The Pixar mind virus had its highest morbidity rates among the cultural critics and aspiring intellectuals at Buzzfeed, The Verge, and Screenrant because these communities are especially vulnerable. Intellectuals are the perfect hosts for mind viruses because (1) they only read and replicate each other’s work—cutting themselves off from the herd immunity of the idiot masses—and (2) they derive their status by having more novel ideas than their colleagues. Once a mind virus infects its host, it starts running a script that processes all incoming information according to the algorithm. Everyone infected with the virus runs the same script but processes different information though it. It evolved several strains including the theory that All Quentin Tarantino films take place in the same universe, and the theory that all of Joss Whedon shows take place in the same universe. Different content, same script.

A similar mind virus called “intersectionality” broke out in the 1990s in academia. Just like the Pixar virus, it has a contrapositive nature to the scientific method, meaning you start with the theory and filter facts though it. It has a basic script that isn’t difficult to run, so it spreads easily from person to person. Its association with academia gives it the added advantage of being much more infectious to status-seeking individuals than its Pixar cousin.

. . .

[2] Between September 2001 and July 2015 was a period in history called the New Atheism movement.
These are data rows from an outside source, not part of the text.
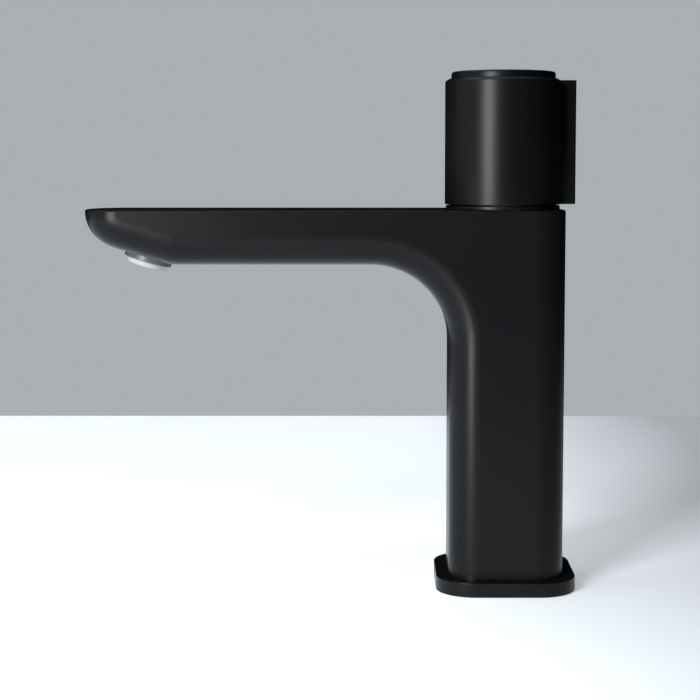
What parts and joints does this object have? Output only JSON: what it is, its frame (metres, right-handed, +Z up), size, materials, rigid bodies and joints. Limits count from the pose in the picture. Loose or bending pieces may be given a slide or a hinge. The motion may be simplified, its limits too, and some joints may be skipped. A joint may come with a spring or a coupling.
{
  "type": "bathroom mixer faucet",
  "caption": "Deck-mounted basin mixer: square column with a flat spout, a turning temperature handle with a rear fin, and a push button on top.",
  "frame": {"origin": "on the deck plane, on the tap hole's axis", "axes": "+Z up, the spout points along -X, +Y is to the right of someone behind the faucet looking along the spout"},
  "size_m": [0.1815, 0.0516, 0.2389],
  "materials": {
    "painted_brass": "matte black coating over cast brass",
    "painted_metal": "matte black coating",
    "dark_metal": "satin dark grey coating",
    "outlet_plastic": "light grey moulded plastic",
    "white_plastic": "moulded acetal",
    "grey_plastic": "moulded plastic",
    "ceramic": "lapped alumina",
    "rubber": "black rubber",
    "steel": "plain steel",
    "zinc": "die-cast zinc alloy",
    "brass": "plain brass"
  },
  "bodies": {
    "faucet": {"body": "painted_brass", "base_plate": "painted_metal", "base_gasket": "rubber", "mounting_stud": "steel", "clamp_washer": "rubber", "clamp_bracket": "steel", "mounting_nut": "brass", "cartridge_base": "white_plastic", "fixed_ceramic_disc": "ceramic", "cartridge_housing": "grey_plastic", "spindle_seal": "rubber", "housing_seal": "rubber", "cartridge_nut": "brass", "collar_ring": "painted_metal", "aerator_housing": "dark_metal", "aerator_insert": "outlet_plastic", "flow_regulator": "grey_plastic", "aerator_screen": "steel", "aerator_washer": "rubber"},
    "handle": {"handle_sleeve": "painted_metal", "lever_fin": "painted_metal", "fin_screws": "steel", "handle_hub": "zinc", "sleeve_screws": "steel", "temperature_limit_ring": "grey_plastic", "spindle_clip": "steel", "temperature_spindle": "white_plastic", "moving_ceramic_disc": "ceramic", "spring_seat": "grey_plastic", "button_spring": "steel"},
    "button": {"button_cap": "painted_metal", "button_plunger": "white_plastic", "valve_stem": "steel", "shutoff_poppet": "rubber"}
  },
  "joints": [
    {"name": "temperature_turn", "type": "hinge", "parent": "faucet", "child": "handle", "pos_m": [-0.0011, 0, 0.165], "axis": [0, 0, 1], "range_deg": [-45, 45]},
    {"name": "button_press", "type": "slide", "parent": "handle", "child": "button", "axis": [0, 0, -1], "range_m": [0, 0.003], "stiffness_N_per_m": 900, "springref_m": -0.001, "deforming": ["button_spring"]}
  ]
}
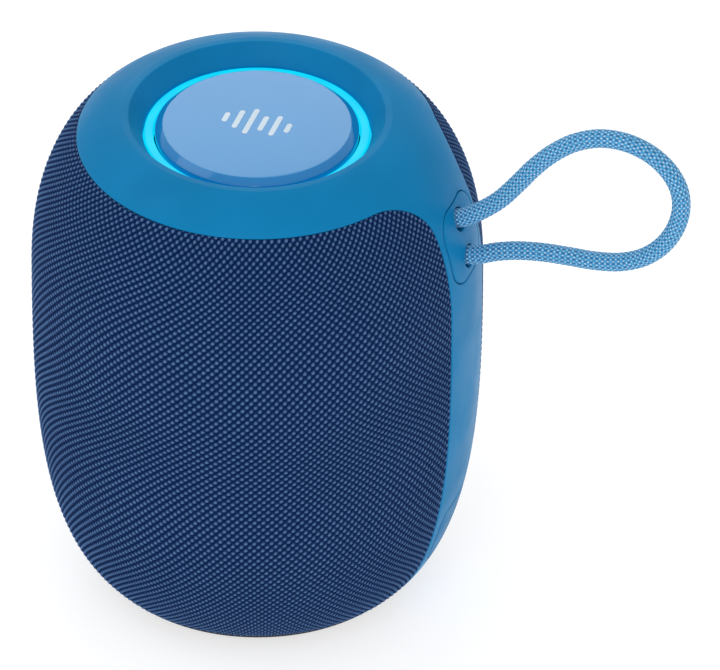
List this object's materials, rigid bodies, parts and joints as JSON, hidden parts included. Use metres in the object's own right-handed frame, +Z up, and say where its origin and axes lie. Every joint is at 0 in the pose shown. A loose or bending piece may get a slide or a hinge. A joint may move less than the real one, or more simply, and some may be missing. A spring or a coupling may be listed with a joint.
{
  "type": "portable speaker",
  "caption": "Barrel-shaped portable party speaker with a fabric body, a moulded top cap and spine, a lit ring round a domed passive radiator, and a braided rope loop.",
  "frame": {"origin": "centre of the foot's underside, on the surface the speaker stands on", "axes": "+Z up along the barrel's axis; +X through the spine and its rope; -Y is the front; +Y the control panel"},
  "size_m": [0.1412, 0.0944, 0.1245],
  "materials": {
    "moulded_blue": "fine satin, tinted through",
    "gloss_blue": "polished",
    "navy_fabric": "two-tone plain weave",
    "glow_ring": "translucent diffuser, lit from below",
    "rope": "braided, two-tone",
    "black_plastic": "fine texture",
    "rubber": "matt",
    "key_rubber": "matt, same blue as the spine",
    "steel": "plated",
    "dark_steel": "black zinc",
    "ferrite": "ground, dark grey",
    "copper": "enamelled winding",
    "cone_paper": "pressed pulp",
    "circuit_board": "solder mask",
    "battery_wrap": "shrink sleeve",
    "lead": "soft jacket"
  },
  "bodies": {
    "casing": {"top_cap": "moulded_blue", "lanyard_plate": "moulded_blue", "control_panel": "moulded_blue", "fabric_sleeve": "navy_fabric", "light_ring": "glow_ring", "lanyard_cord": "rope", "barrel": "black_plastic", "base_cover": "black_plastic", "sound_cone": "black_plastic", "radiator_frame": "black_plastic", "rope_clamp": "black_plastic", "driver_baffle": "black_plastic", "chassis_tray": "black_plastic", "foot_ring": "rubber", "radiator_surround": "rubber", "driver_surround": "rubber", "usb_socket": "steel", "card_socket": "steel", "driver_top_plate": "steel", "driver_yoke": "steel", "battery_strap": "steel", "driver_basket": "dark_steel", "base_screw_1": "dark_steel", "base_screw_2": "dark_steel", "base_screw_3": "dark_steel", "base_screw_4": "dark_steel", "radiator_screw_1": "dark_steel", "radiator_screw_2": "dark_steel", "radiator_screw_3": "dark_steel", "radiator_screw_4": "dark_steel", "driver_screw_1": "dark_steel", "driver_screw_2": "dark_steel", "driver_screw_3": "dark_steel", "driver_screw_4": "dark_steel", "tray_screw_1": "dark_steel", "tray_screw_2": "dark_steel", "tray_screw_3": "dark_steel", "tray_screw_4": "dark_steel", "clamp_screw": "dark_steel", "driver_magnet": "ferrite", "driver_spider": "cone_paper", "light_board": "circuit_board", "port_board": "circuit_board", "button_board": "circuit_board", "main_board": "circuit_board", "battery_cell": "battery_wrap", "battery_lead": "lead", "driver_lead": "lead", "port_lead": "lead", "button_lead": "lead"},
    "flap": {"port_flap": "key_rubber"},
    "power_key": {"power_button": "key_rubber"},
    "volume_down_key": {"volume_down_button": "key_rubber"},
    "volume_up_key": {"volume_up_button": "key_rubber"},
    "play_key": {"play_button": "key_rubber"},
    "radiator": {"radiator_cap": "gloss_blue", "radiator_weight": "steel"},
    "cone": {"driver_cone": "cone_paper", "voice_coil": "copper", "dust_cap": "cone_paper"}
  },
  "joints": [
    {"name": "flap_hinge", "type": "hinge", "parent": "casing", "child": "flap", "pos_m": [0.0396, 0, 0.0117], "axis": [0, 1, 0], "range_deg": [0, 100], "stiffness_Nm_per_rad": 0.0008},
    {"name": "power_press", "type": "slide", "parent": "casing", "child": "power_key", "axis": [0, -1, 0], "range_m": [0, 0.0005], "stiffness_N_per_m": 400},
    {"name": "volume_down_press", "type": "slide", "parent": "casing", "child": "volume_down_key", "axis": [0, -1, 0], "range_m": [0, 0.0005], "stiffness_N_per_m": 400},
    {"name": "volume_up_press", "type": "slide", "parent": "casing", "child": "volume_up_key", "axis": [0, -1, 0], "range_m": [0, 0.0005], "stiffness_N_per_m": 400},
    {"name": "play_press", "type": "slide", "parent": "casing", "child": "play_key", "axis": [0, -1, 0], "range_m": [0, 0.0005], "stiffness_N_per_m": 400},
    {"name": "radiator_travel", "type": "slide", "parent": "casing", "child": "radiator", "axis": [0, 0, 1], "range_m": [-0.001, 0.001], "stiffness_N_per_m": 1500, "deforming": ["radiator_surround"]},
    {"name": "cone_travel", "type": "slide", "parent": "casing", "child": "cone", "axis": [0, 0, 1], "range_m": [-0.0015, 0.0015], "stiffness_N_per_m": 1200, "deforming": ["driver_surround", "driver_spider"]}
  ]
}
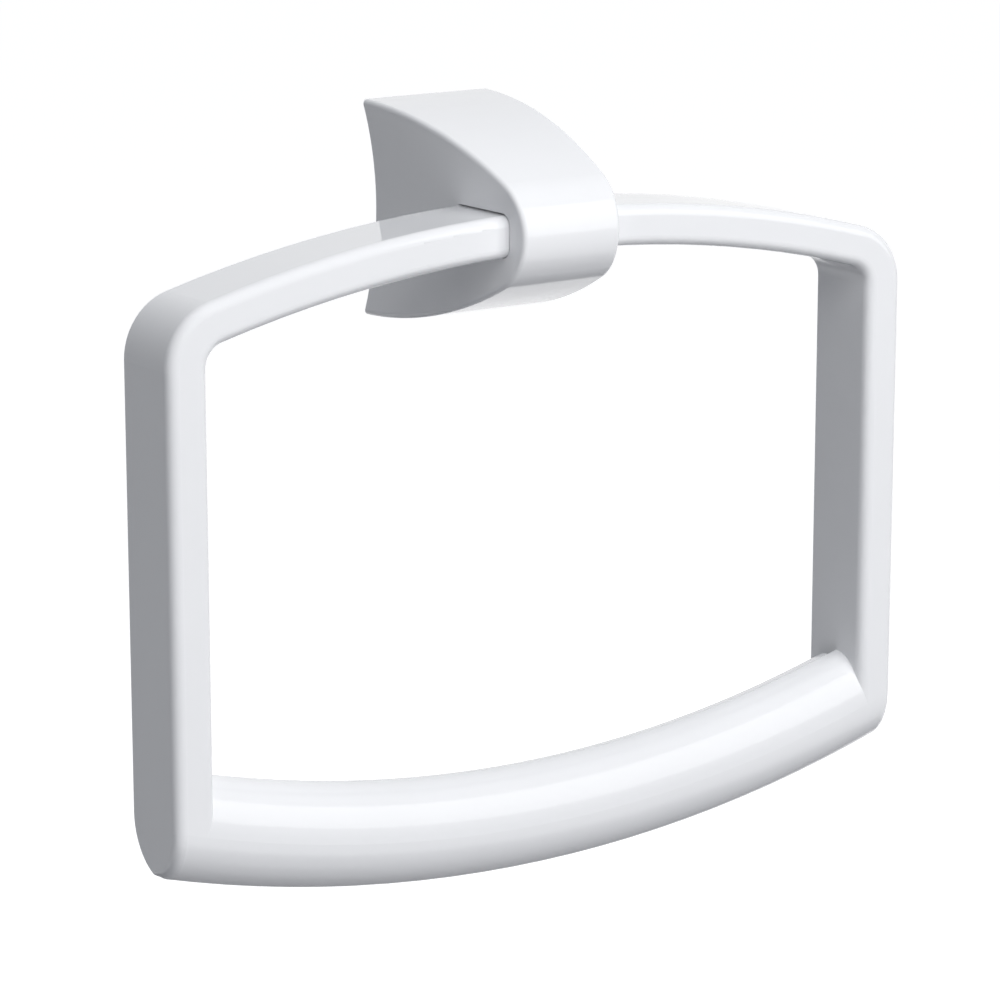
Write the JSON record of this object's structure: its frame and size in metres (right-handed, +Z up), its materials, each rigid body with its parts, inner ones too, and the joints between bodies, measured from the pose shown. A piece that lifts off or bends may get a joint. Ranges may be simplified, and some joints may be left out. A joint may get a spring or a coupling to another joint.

The period was benchmarked by two pivotal events; the first being the September 11 attacks and the latter being the cathartic ruination of an innocent dentist from Minnesota after his hunting guides led him to mistakenly shoot the wrong lion. Prior to the death of Cecil the Lion but after the September 11 attacks, a series of writers concluded that there was something uniquely parasitic about religious thinking that leads people to think and behave in irrational and maladaptive ways.

Richard Dawkins wrote a book called The God Delusion in 2006 illustrating this claim. The central argument of the book was that religion is a memeplex (a network of ideas), and at the center of that memeplex was the God delusion. The God delusion is like a mind virus and it transmits itself across time by occupying the minds of people and adapting to fit into the worldview of each new generation. The problem is that what is beneficial for the memeplex is not necessarily beneficial to its host. (Consider the celibate priest who spreads Christianity, but never bears any children sharing his genes.)

The following year, a blogger named Mencius Moldbug responded in a series of essays titled How Dawkins Got Pwned. He was mostly in agreement with this model and expanded on the metaphor between genes and memes. Moldbug outlined several mechanisms for how memeplexes can get people to act against their interests. The God delusion, says Moldbug, “is alien to reason – no sensible person would accept it, but by accepting nonsensical doxology you demonstrate your loyalty to the group.”

Moldbug’s essays argue that Dawkins is infected by the meme he argues against. He has a strain of “nontheistic Christianity.” Using the parasite metaphor, he says, “He thinks he is attacking superstition on behalf of the armies of reason. In fact, he is attacking M.41 on behalf of the armies of M.42.” M.41 is the old Christianity that still believes in the God delusion, and M.42 is the new mutation for the nontheistic strain.

Moldbug calls this strain “universalism”, and its hosts tend to believe in the “fair distribution of goods, the futility of violence, the universal brotherhood of man, and the reification of community.” Nontheistic Christianity is just as morbid as theistic Christianity, according to Moldbug, but the evidence for this wasn’t widely available until mobs of people infected with strain M.42 got their first taste of blood from that dentist from Minnesota (Rest in Peace).

M.42 is a pathological memeplex like its predecessor Christianity. It largely infects upper middle-class whites who believe they are marked with an original sin (read [category] privelage). Just like they’re puritanical ancestors, they self-flagellate and apologize for the sinfulness they inherited from generations past. They are very evangelical, the end of the world is near <insert AOC soundbite/> and they restlessly pursue saving the souls who have not yet repented for their ancient sins.